Researchers can only speculate about the long-term consequences of the island’s sudden disappearance. But the seals and turtles in the French Frigate Shoals had probably already migrated elsewhere before Hurricane Walaka hit, Charles Littnan, director of NOAA’s protected species division, told Honolulu Civil Beat.
Only 1,400 Hawaiian monk seals remain anywhere on Earth, and the largely uninhabited Northwestern Hawaiian Islands are home to most of them. Roughly 30 percent of pups born to mothers in French Frigate Shoals are born at East Island. The species is the most endangered pinniped in US waters, and already faces habitat loss due to rising sea levels.

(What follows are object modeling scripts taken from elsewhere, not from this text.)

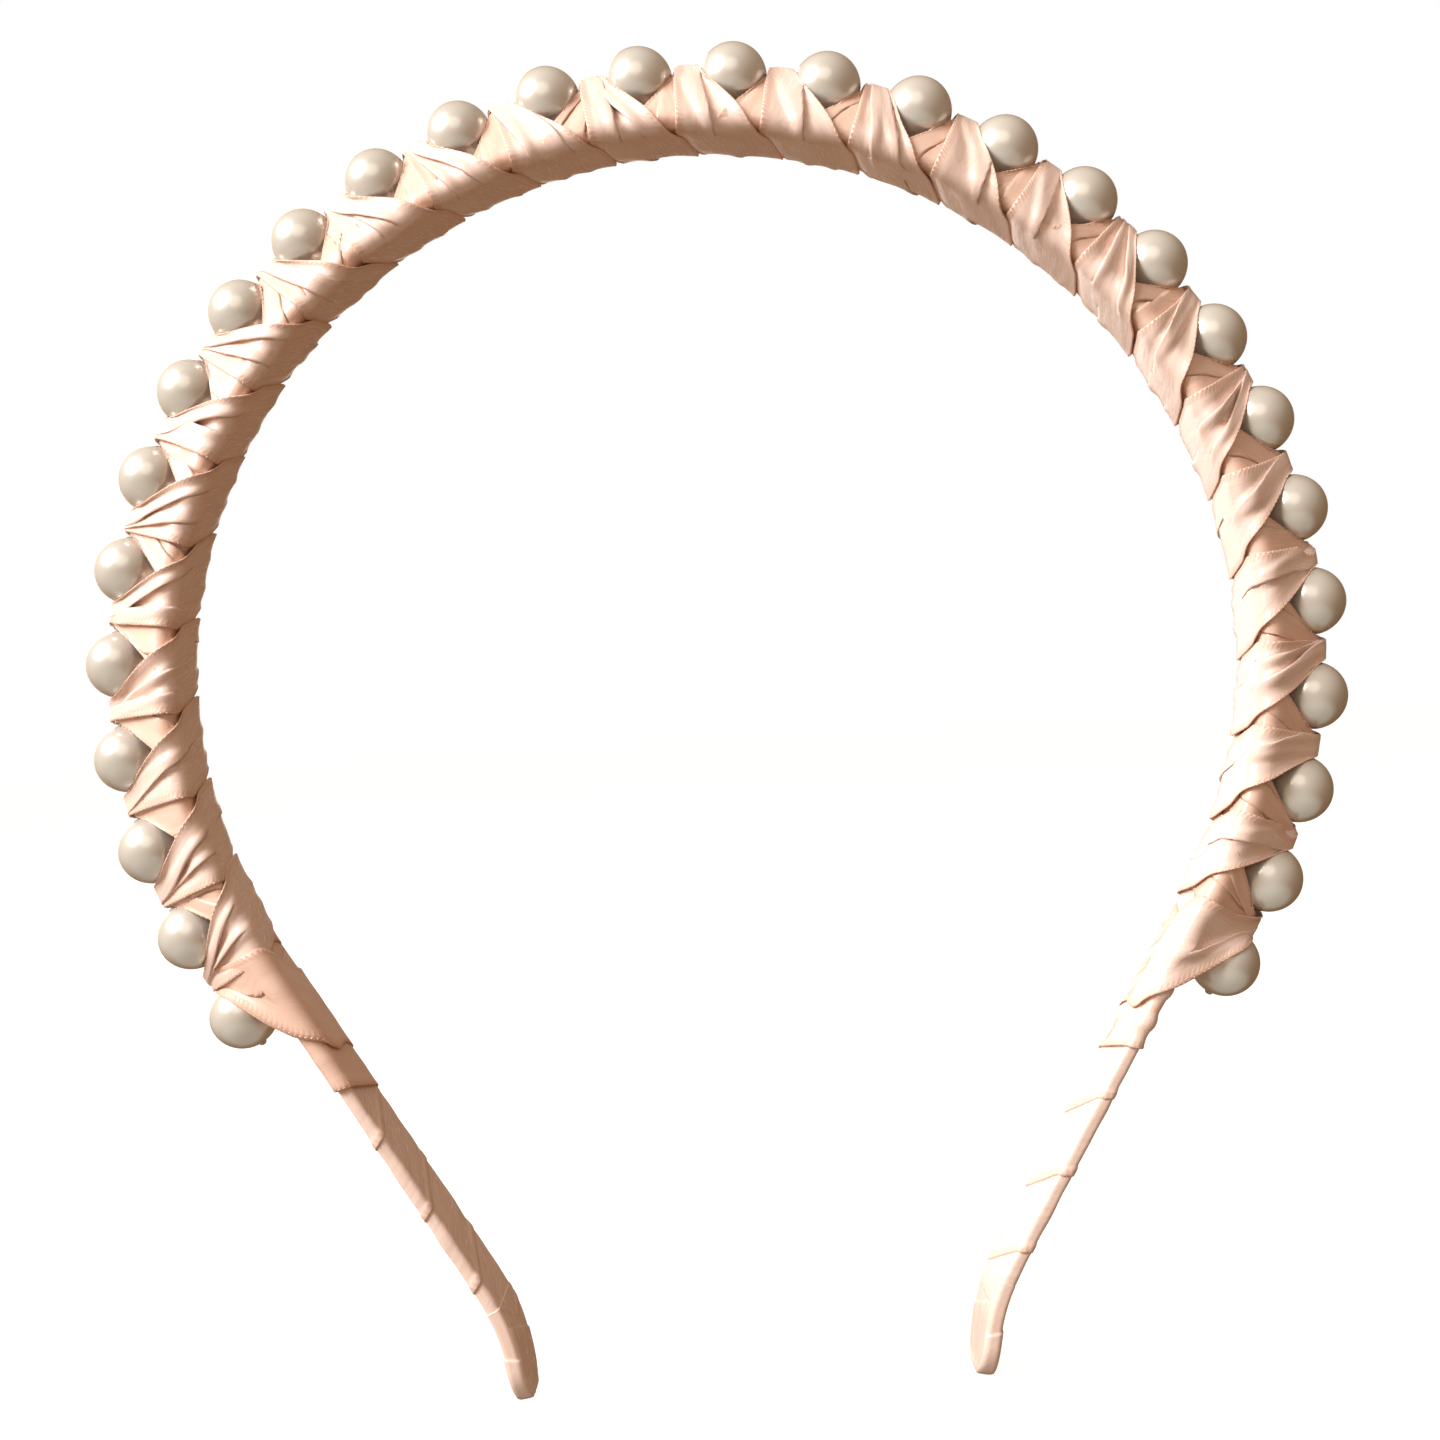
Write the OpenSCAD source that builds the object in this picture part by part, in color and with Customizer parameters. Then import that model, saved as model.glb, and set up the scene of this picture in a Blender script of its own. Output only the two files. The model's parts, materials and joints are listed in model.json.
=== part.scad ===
// Ribbon-wrapped headband with a row of lashed pearls, worn upright: crown up, front towards -Y.
// The origin is on the floor midway between the two tips. "Left" is -X, "right" is +X.

/* [Hoop] */
// Radius of the steel strip's middle line over the crown
crown_r = 64.2; // [60:0.1:70]
// Angle of the crown arc on each side of the top
crown_half_angle = 75; // [72:1:78]
// Radius of the strip's middle line at the sides
side_r = 58; // [54:0.5:64]
// Angle of the side arc, which turns the strip inwards
side_angle = 46; // [42:1:48]
// Length of the straight tail below the side arc
tail_len = 49; // [44:1:56]
// Radius of the outward curl near each tip
tip_r = 22; // [18:1:30]
// Angle of the outward curl near each tip
tip_angle = 20; // [14:1:24]
// Straight length between the curl and the round end
tip_len = 1.2; // [1:0.1:3]

/* [Steel strip] */
// Width of the spring steel strip
strip_w = 8.6; // [7.6:0.1:9.6]
// Thickness of the spring steel strip
strip_t = 1; // [0.8:0.1:1.2]

/* [Pearls] */
// Diameter of one pearl
pearl_d = 8; // [7.6:0.1:8.2]
// Distance from pearl to pearl along their thread
pearl_pitch = 11.1; // [11:0.05:11.3]
// Height of the thread over the strip's middle line
pearl_rise = 6.15; // [6.1:0.05:6.6]
// Diameter of the hole drilled through a pearl
hole_d = 1; // [0.9:0.1:1.4]
// Diameter of the thread that carries the pearls
thread_d = 0.5; // [0.3:0.1:0.5]
// Diameter of the knot behind each end pearl
knot_d = 1.8; // [1.5:0.1:2]

/* [Ribbon] */
// Thickness of the ribbon wound round the strip
wrap_t = 0.35; // [0.25:0.05:0.45]
// Thickness of the crossed ribbon turns under a pearl
under_t = 0.45; // [0.3:0.05:0.5]
// Thickness of the ribbon turns that tie down the pearls
over_t = 0.55; // [0.5:0.05:0.8]
// Length along the hoop of the crossed turns under a pearl
under_len = 7.6; // [7:0.1:7.8]
// Length along the hoop of the gathered turn between two pearls
turn_len = 2.1; // [1.6:0.1:2.2]
// Length of the wider turns that finish the lashing behind each end pearl
end_turn_len = 6; // [4:0.5:8]
// Thickness of the ribbon folded over a tip
fold_t = 0.45; // [0.4:0.05:0.6]
// Length of the fold on the tip's straight and curled part
fold_len = 6; // [4:0.5:8]

/* [Flex] */
// Gap in the wrapping on each side of a flex line
flex_gap = 0.3; // [0.3:0.05:0.5]
// Length along the hoop of the squeezed turn beside a flex line
flex_turn_len = 1.1; // [0.8:0.1:1.2]

/* [Hidden] */
$fn = 64;
PEARLS_PER_SIDE = 14;
CROWN_PEARLS_PER_SIDE = 5;
fit = 0.1;       // between the steel strip and the ribbon round it
layer_gap = 0.05; // between two layers of ribbon
facet_len = 2;   // length of one flat facet along a bent strip

strip_half_t = strip_t / 2;
strip_half_w = strip_w / 2;
bore_half_t = strip_half_t + fit;
bore_half_w = strip_half_w + fit;
wrap_half_t = bore_half_t + wrap_t;
wrap_half_w = bore_half_w + wrap_t;
under_half_t = wrap_half_t + layer_gap;
under_half_w = wrap_half_w + layer_gap;
over_inner = under_half_t + over_t;
over_half_w = under_half_w + over_t;
over_top = pearl_rise + 1.5;
over_shoulder = 1.6;
over_peak_half_w = 0.9;
under_top = pearl_rise - pearl_d / 2 - fit;

// Every place along the hoop is a length u along the pearls' thread, from 0 at the top of the crown.
u_crown = (crown_r + pearl_rise) * crown_half_angle * PI / 180;
u_side = u_crown + (side_r + pearl_rise) * side_angle * PI / 180;
u_tail = u_side + tail_len;
u_tip = u_tail + tip_r * tip_angle * PI / 180;
u_end = u_tip + tip_len;
u_flex = CROWN_PEARLS_PER_SIDE * pearl_pitch;
u_last_pearl = (PEARLS_PER_SIDE - 0.5) * pearl_pitch;
u_knot = u_last_pearl + pearl_d / 2 + knot_d / 2 + 0.05;
u_end_turn = u_knot + knot_d / 2 + 0.4;
u_fold = u_tip - fold_len;

// Centres of the side arc and of the tip's curl, in the hoop's plane with the crown's centre at 0.
side_c = (crown_r - side_r) * [sin(crown_half_angle), cos(crown_half_angle)];
tail_bearing = crown_half_angle + side_angle;
tail_out = [sin(tail_bearing), cos(tail_bearing)];
tail_down = [cos(tail_bearing), -sin(tail_bearing)];
tail_start = side_c + side_r * tail_out;
tail_end = tail_start + tail_len * tail_down;
tip_c = tail_end + tip_r * tail_out;
tip_bearing = tail_bearing - tip_angle;
tip_out = [sin(tip_bearing), cos(tip_bearing)];
tip_down = [cos(tip_bearing), -sin(tip_bearing)];
tip_end = tip_c - tip_r * tip_out;
strip_end = tip_end + tip_len * tip_down;
fold_half_t = bore_half_t + fold_t;
fold_half_w = bore_half_w + fold_t;
// The floor is under the lowest point of the folded tips.
floor_drop = -(strip_end[1] + fold_half_w * tip_down[1] + fold_half_t * tip_out[1]);

function degrees_of(length, radius) = length / radius * 180 / PI;

// The direction that faces away from the head at u, clockwise from straight up.
function bearing(u) =
    u < 0 ? -bearing(-u) :
    u < u_crown ? degrees_of(u, crown_r + pearl_rise) :
    u < u_side ? crown_half_angle + degrees_of(u - u_crown, side_r + pearl_rise) :
    u < u_tail ? tail_bearing :
    u < u_tip ? tail_bearing - degrees_of(u - u_tail, tip_r) :
    tip_bearing;

function outward(u) = [sin(bearing(u)), cos(bearing(u))];

// The point of the strip's middle line at u, for u over 0.
function middle(u) =
    u < u_crown ? crown_r * outward(u) :
    u < u_side ? side_c + side_r * outward(u) :
    u < u_tail ? tail_start + (u - u_side) * tail_down :
    u < u_tip ? tip_c - tip_r * outward(u) :
    tip_end + (u - u_tip) * tip_down;

function spot(u, rise) =
    u < 0 ? [-spot(-u, rise)[0], spot(-u, rise)[1]] : middle(u) + rise * outward(u);

function two_digits(n) = str(n < 10 ? "0" : "", n);

PEARL_NAMES = [for (n = [1 : 2 * PEARLS_PER_SIDE]) str("pearl_", two_digits(n))];

STEEL = "#8f9296";
THREAD = "#e9e4da";
PEARL = "#d8cfbf";
BLUSH = "#efcdb6";
BLUSH_DEEP = "#e3b79d";

// Stands the flat hoop up on the floor: its plane becomes XZ and its width runs along Y.
module upright() {
    translate([0, 0, floor_drop]) rotate([90, 0, 0]) children();
}

// The same piece on the left side.
module left() {
    mirror([1, 0, 0]) children();
}

// Puts children at u: x along the hoop, y away from the head, z across the width.
module station(u, rise = 0) {
    translate(spot(u, rise)) rotate([0, 0, -bearing(u)]) children();
}

// The places along one face of a bent strip, from one end to the other.
function rail(from, to, rise) =
    let (facets = ceil((to - from) / facet_len))
    [for (k = [0 : facets]) spot(from + (to - from) * k / facets, rise)];

function backwards(points) = [for (k = [len(points) - 1 : -1 : 0]) points[k]];

// A bent strip between two places along the hoop, from inner to outer over the steel's middle line.
module band(from, to, inner, outer, half_w) {
    linear_extrude(2 * half_w, center = true)
        polygon(concat(rail(from, to, inner), backwards(rail(from, to, outer))));
}

// What a round end takes off the square end of a strip. The end is a little flatter than a half circle.
module tip_corners(half_t, half_w) {
    round_r = 1.08 * half_w;
    rim = half_w + 1;
    station(u_end) rotate([90, 0, 0]) linear_extrude(2 * half_t + 2, center = true)
        polygon(concat(
            [for (a = [-80 : 10 : 80]) [half_w - round_r + round_r * cos(a), round_r * sin(a)]],
            [[0, rim], [rim, rim], [rim, -rim], [0, -rim]]
        ));
}

// The last stretch of the right tail with its round end.
module rounded_tail(from, half_t, half_w) {
    difference() {
        band(from, u_end + half_w, -half_t, half_t, half_w);
        tip_corners(half_t, half_w);
    }
}

module sleeve(from, to) {
    difference() {
        band(from, to, -wrap_half_t, wrap_half_t, wrap_half_w);
        band(from - 1, to + 1, -bore_half_t, bore_half_t, bore_half_w);
    }
}

// The crossed turns under one pearl: a ring round the wrapped strip, thicker where the pearl sits.
module under_turn(u) {
    from = u - under_len / 2;
    to = u + under_len / 2;
    difference() {
        band(from, to, -under_half_t - under_t, under_top, under_half_w + under_t);
        band(from - 1, to + 1, -under_half_t, under_half_t, under_half_w);
    }
}

// The gathered turn between two pearls: it rises from the band's edges to a peak over the thread.
module over_turn(u, length) {
    station(u) rotate([0, 90, 0]) difference() {
        linear_extrude(length, center = true) difference() {
            polygon([
                [-over_half_w, -over_inner],
                [over_half_w, -over_inner],
                [over_half_w, over_shoulder],
                [over_peak_half_w, over_top],
                [-over_peak_half_w, over_top],
                [-over_half_w, over_shoulder]
            ]);
            square([2 * under_half_w, 2 * under_half_t], center = true);
        }
        translate([0, pearl_rise, 0]) cylinder(h = length + 1, d = hole_d, center = true, $fn = 32);
    }
}

// The last turns of the lashing, wound tight round the wrapped strip behind the end pearl.
module end_turn() {
    difference() {
        band(u_end_turn, u_end_turn + end_turn_len, -over_inner, over_inner, over_half_w);
        band(u_end_turn - 1, u_end_turn + end_turn_len + 1, -under_half_t, under_half_t, under_half_w);
    }
}

module core_strip() {
    reach = u_end + strip_half_w;
    color(STEEL) upright() difference() {
        band(-reach, reach, -strip_half_t, strip_half_t, strip_half_w);
        tip_corners(strip_half_t, strip_half_w);
        left() tip_corners(strip_half_t, strip_half_w);
    }
}

// The thread through all the pearls, with a knot behind each end pearl.
module bead_thread() {
    thread_half = thread_d / 2;
    color(THREAD) upright() {
        band(-u_knot, u_knot, pearl_rise - thread_half, pearl_rise + thread_half, thread_half);
        station(u_knot, pearl_rise) sphere(d = knot_d, $fn = 32);
        station(-u_knot, pearl_rise) sphere(d = knot_d, $fn = 32);
    }
}

// Pearl n, counted clockwise from the lower left.
module pearl(n) {
    u = (n - PEARLS_PER_SIDE - 0.5) * pearl_pitch;
    color(PEARL) upright() station(u, pearl_rise) rotate([0, 90, 0]) difference() {
        sphere(d = pearl_d);
        cylinder(h = pearl_d + 1, d = hole_d, center = true, $fn = 32);
    }
}

module crown_wrap() {
    color(BLUSH) upright() sleeve(-u_flex + flex_gap, u_flex - flex_gap);
}

module arm_wrap() {
    color(BLUSH) upright() sleeve(u_flex + flex_gap, u_fold - layer_gap);
}

module crown_under_lashing() {
    color(BLUSH_DEEP) upright()
        for (n = [0 : 2 * CROWN_PEARLS_PER_SIDE - 1])
            under_turn((n - CROWN_PEARLS_PER_SIDE + 0.5) * pearl_pitch);
}

module arm_under_lashing() {
    color(BLUSH_DEEP) upright()
        for (n = [CROWN_PEARLS_PER_SIDE : PEARLS_PER_SIDE - 1])
            under_turn((n + 0.5) * pearl_pitch);
}

module crown_over_lashing() {
    last = CROWN_PEARLS_PER_SIDE - 1;
    // Beside a flex line the turn is squeezed against the crown's last pearl.
    u_squeezed = u_flex - flex_turn_len / 2 - fit;
    color(BLUSH) upright() {
        for (n = [-last : last]) over_turn(n * pearl_pitch, turn_len);
        over_turn(u_squeezed, flex_turn_len);
        over_turn(-u_squeezed, flex_turn_len);
    }
}

module arm_over_lashing() {
    color(BLUSH) upright() {
        for (n = [CROWN_PEARLS_PER_SIDE + 1 : PEARLS_PER_SIDE - 1])
            over_turn(n * pearl_pitch, turn_len);
        end_turn();
    }
}

// The end of the ribbon, folded over the strip's tip and glued.
module tip_fold() {
    color(BLUSH_DEEP) upright() difference() {
        rounded_tail(u_fold, fold_half_t, fold_half_w);
        rounded_tail(u_fold - 1, bore_half_t, bore_half_w);
    }
}

core_strip();
bead_thread();
crown_wrap();
left() arm_wrap();  // left_arm_wrap
arm_wrap();  // right_arm_wrap
crown_under_lashing();
left() arm_under_lashing();  // left_under_lashing
arm_under_lashing();  // right_under_lashing
crown_over_lashing();
left() arm_over_lashing();  // left_over_lashing
arm_over_lashing();  // right_over_lashing
left() tip_fold();  // left_tip_fold
tip_fold();  // right_tip_fold
for (n = [1 : 2 * PEARLS_PER_SIDE])
    pearl(n);
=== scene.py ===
import json
import math

import bmesh
import bpy
import numpy as np
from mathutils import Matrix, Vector


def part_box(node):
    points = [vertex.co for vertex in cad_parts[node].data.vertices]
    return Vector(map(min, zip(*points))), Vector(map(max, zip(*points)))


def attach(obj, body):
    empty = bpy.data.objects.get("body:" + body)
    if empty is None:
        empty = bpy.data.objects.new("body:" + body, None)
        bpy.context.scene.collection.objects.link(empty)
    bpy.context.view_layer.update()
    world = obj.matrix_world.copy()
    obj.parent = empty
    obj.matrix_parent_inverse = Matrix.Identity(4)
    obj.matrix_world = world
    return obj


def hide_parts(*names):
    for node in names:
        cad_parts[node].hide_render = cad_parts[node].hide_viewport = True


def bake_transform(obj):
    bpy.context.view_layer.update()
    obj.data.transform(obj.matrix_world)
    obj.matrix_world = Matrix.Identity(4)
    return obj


# A ribbon-wrapped headband with a row of lashed pearls. Shapes are worked out in millimetres in
# hoop coordinates: u along the pearls' thread from the crown's top (clockwise is positive), o
# outwards from the steel strip's middle line, and y across the strip (the front is -y).

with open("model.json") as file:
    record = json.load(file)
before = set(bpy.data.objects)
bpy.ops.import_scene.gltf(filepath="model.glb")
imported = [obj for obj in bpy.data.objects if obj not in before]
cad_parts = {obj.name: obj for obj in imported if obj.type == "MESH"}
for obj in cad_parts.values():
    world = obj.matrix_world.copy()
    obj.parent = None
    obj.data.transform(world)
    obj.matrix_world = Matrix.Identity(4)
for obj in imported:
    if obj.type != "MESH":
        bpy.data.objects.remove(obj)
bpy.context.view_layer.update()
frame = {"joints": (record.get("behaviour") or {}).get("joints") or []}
MM = 0.001

# ---- Hoop: the driving dimensions that part.scad gives --------------------------------------
CROWN_R = 64.2
CROWN_HALF_ANGLE = math.radians(75)
SIDE_R = 58.0
SIDE_ANGLE = math.radians(46)
TAIL_LEN = 49.0
TIP_R = 22.0
TIP_ANGLE = math.radians(20)
TIP_LEN = 1.2
FOLD_LEN = 6.0
STRIP_W = 8.6
STRIP_T = 1.0
PEARL_D = 8.0
PITCH = 11.1
RISE = 6.15
HOLE_R = 0.5
THREAD_D = 0.5
KNOT_D = 1.2        # pulled tight, to two thirds of the loose knot's room
KNOT_SUNK = 0.3     # how far inside the end pearl's outline the knot's middle lies
PEARLS_PER_SIDE = 14
CROWN_PEARLS_PER_SIDE = 5

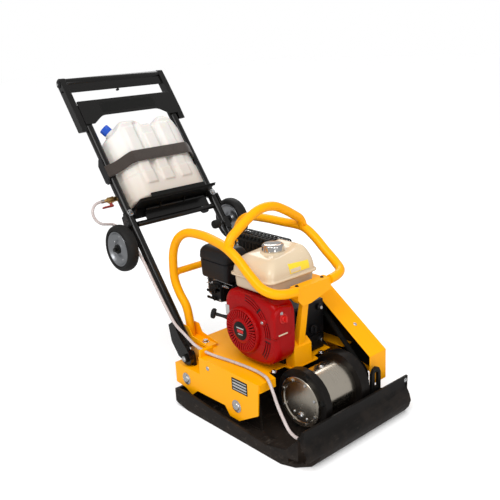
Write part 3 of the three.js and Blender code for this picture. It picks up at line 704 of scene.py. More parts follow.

“This is not surprising when you consider the bad luck of a hurricane going into that vicinity and sea level rise already sort of deemed the stressor in the background for these ecosystems,” Fletcher told Honolulu Civil Beat. “The probability of occurrences like this goes up with climate change.”
Global sea level rise is an imminent threat of climate change. Island nations are disproportionately at risk, according to the Intergovernmental Panel on Climate Change. Extreme weather such as powerful hurricanes are also expected to worsen, and become more frequent, due to climate change.
“This event is confronting us with what the future could look like,” Littnan told The Huffington Post.
Tern Island, the largest among the French Frigate Shoals, has been sinking beneath the sea for years. To the east of Tern, Whale-Skate Island became fully submerged due to erosion by the 1990s and has never reappeared. And now, East Island.